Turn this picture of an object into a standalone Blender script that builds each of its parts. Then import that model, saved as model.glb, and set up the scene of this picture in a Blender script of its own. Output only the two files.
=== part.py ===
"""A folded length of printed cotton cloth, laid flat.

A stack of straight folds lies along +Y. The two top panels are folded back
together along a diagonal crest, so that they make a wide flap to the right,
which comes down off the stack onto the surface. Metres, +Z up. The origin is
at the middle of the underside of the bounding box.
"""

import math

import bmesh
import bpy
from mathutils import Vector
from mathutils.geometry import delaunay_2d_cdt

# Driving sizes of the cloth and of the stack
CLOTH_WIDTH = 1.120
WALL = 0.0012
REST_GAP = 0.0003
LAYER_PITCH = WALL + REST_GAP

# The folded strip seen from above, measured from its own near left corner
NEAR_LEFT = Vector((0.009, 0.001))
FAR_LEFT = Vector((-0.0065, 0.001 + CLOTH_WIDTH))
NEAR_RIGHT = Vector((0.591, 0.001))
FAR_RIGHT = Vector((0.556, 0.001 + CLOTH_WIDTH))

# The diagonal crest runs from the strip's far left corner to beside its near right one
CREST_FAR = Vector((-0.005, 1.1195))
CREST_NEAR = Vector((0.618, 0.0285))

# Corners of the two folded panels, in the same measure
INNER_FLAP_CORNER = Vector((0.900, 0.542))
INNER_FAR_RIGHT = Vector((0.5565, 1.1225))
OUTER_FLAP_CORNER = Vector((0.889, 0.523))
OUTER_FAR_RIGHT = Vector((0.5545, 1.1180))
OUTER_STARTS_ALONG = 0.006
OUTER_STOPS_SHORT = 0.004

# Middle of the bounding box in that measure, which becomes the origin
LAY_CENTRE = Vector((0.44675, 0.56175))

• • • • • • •

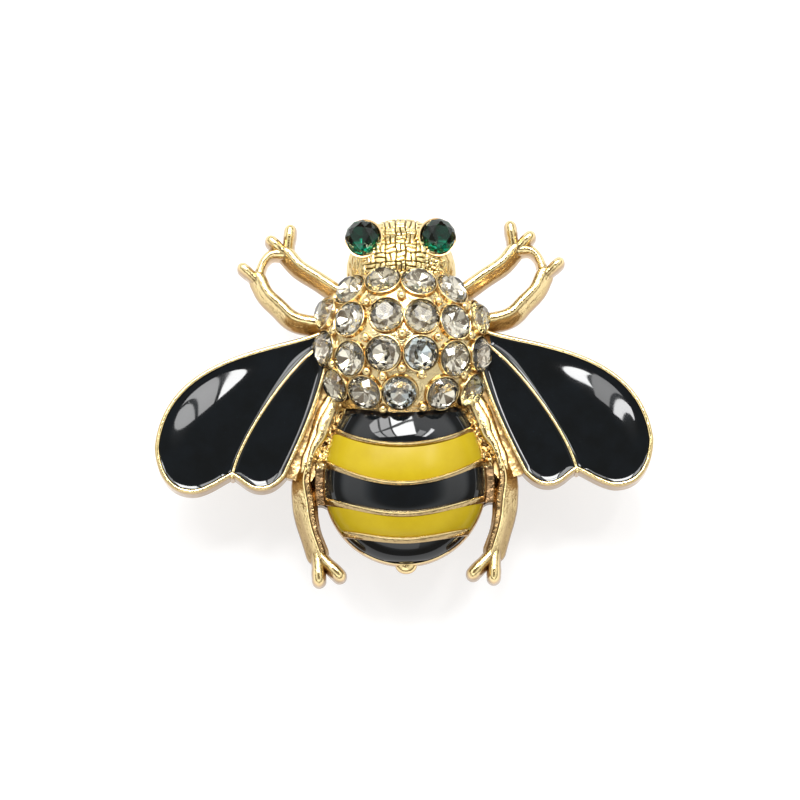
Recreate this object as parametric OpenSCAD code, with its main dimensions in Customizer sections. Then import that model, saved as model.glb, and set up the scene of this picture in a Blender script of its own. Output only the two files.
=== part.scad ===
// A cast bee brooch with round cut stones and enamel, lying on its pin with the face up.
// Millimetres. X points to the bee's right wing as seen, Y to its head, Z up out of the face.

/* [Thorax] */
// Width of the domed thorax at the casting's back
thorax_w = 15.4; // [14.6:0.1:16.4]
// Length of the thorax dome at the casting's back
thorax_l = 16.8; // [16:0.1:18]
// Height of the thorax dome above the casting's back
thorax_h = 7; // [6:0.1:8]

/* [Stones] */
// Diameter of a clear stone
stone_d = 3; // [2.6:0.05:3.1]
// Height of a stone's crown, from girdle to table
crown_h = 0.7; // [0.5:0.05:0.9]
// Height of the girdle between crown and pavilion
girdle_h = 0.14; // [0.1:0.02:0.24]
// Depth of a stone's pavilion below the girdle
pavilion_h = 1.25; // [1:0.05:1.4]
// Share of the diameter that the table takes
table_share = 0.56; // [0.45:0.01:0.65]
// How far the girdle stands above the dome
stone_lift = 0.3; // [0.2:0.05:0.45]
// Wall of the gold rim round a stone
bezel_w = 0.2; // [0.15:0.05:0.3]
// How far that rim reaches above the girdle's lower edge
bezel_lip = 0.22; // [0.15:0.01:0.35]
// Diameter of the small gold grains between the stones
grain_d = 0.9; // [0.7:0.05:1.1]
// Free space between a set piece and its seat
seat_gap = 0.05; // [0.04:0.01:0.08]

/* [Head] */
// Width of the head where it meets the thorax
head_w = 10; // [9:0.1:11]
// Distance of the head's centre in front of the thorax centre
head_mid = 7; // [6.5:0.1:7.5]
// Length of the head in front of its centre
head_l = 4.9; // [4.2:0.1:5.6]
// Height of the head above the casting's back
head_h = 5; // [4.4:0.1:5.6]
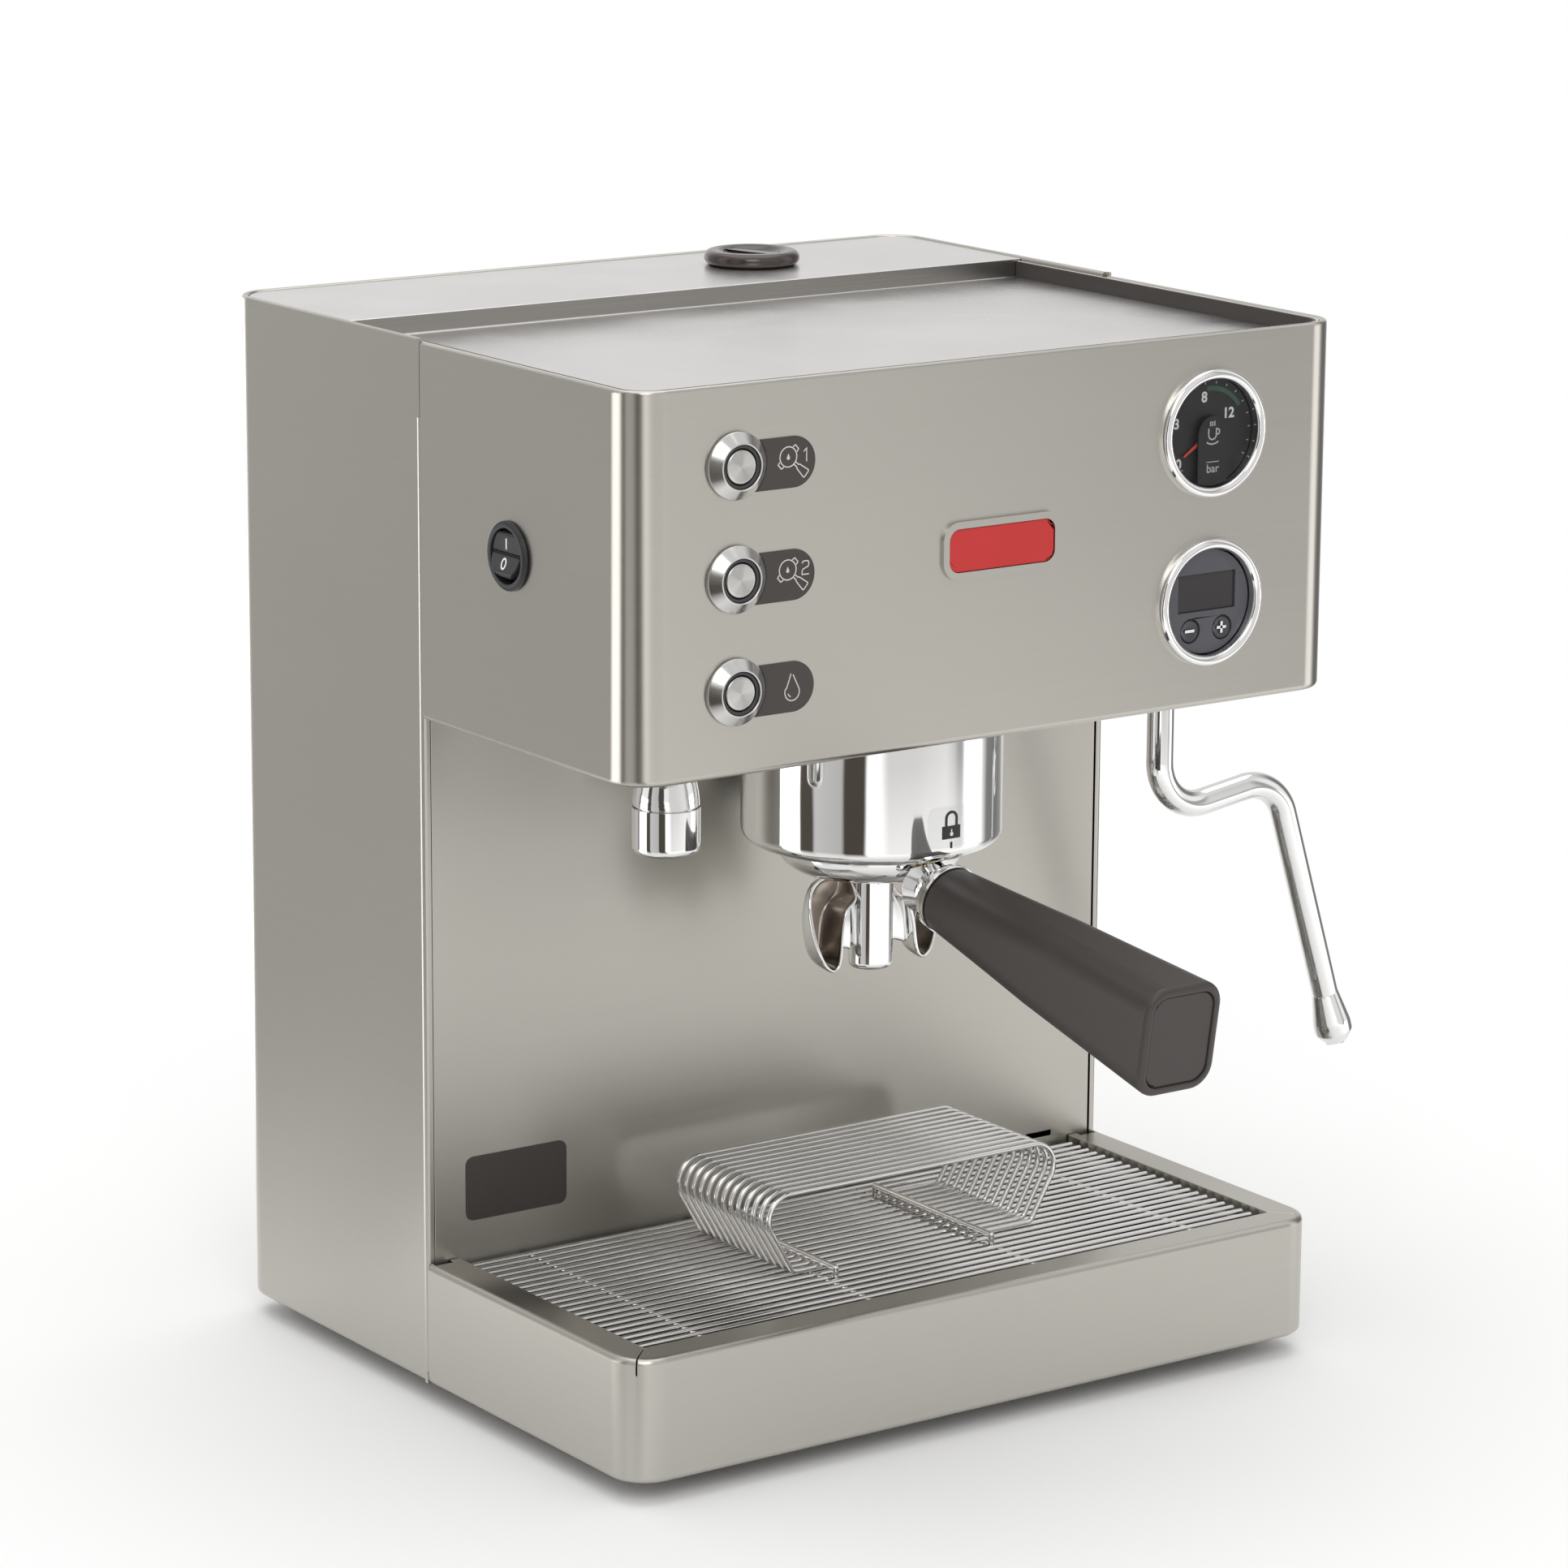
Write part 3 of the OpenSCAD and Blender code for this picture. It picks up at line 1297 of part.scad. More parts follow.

• • • • • • •

▶ _What is expected_
Begin at the line containing "Turn this picture", end at the line containing "cloth, laid flat.", and reproduce every line in that range exactly, both ends included.

▶ _Task solution_
Turn this picture of an object into a standalone Blender script that builds each of its parts. Then import that model, saved as model.glb, and set up the scene of this picture in a Blender script of its own. Output only the two files.
=== part.py ===
"""A folded length of printed cotton cloth, laid flat.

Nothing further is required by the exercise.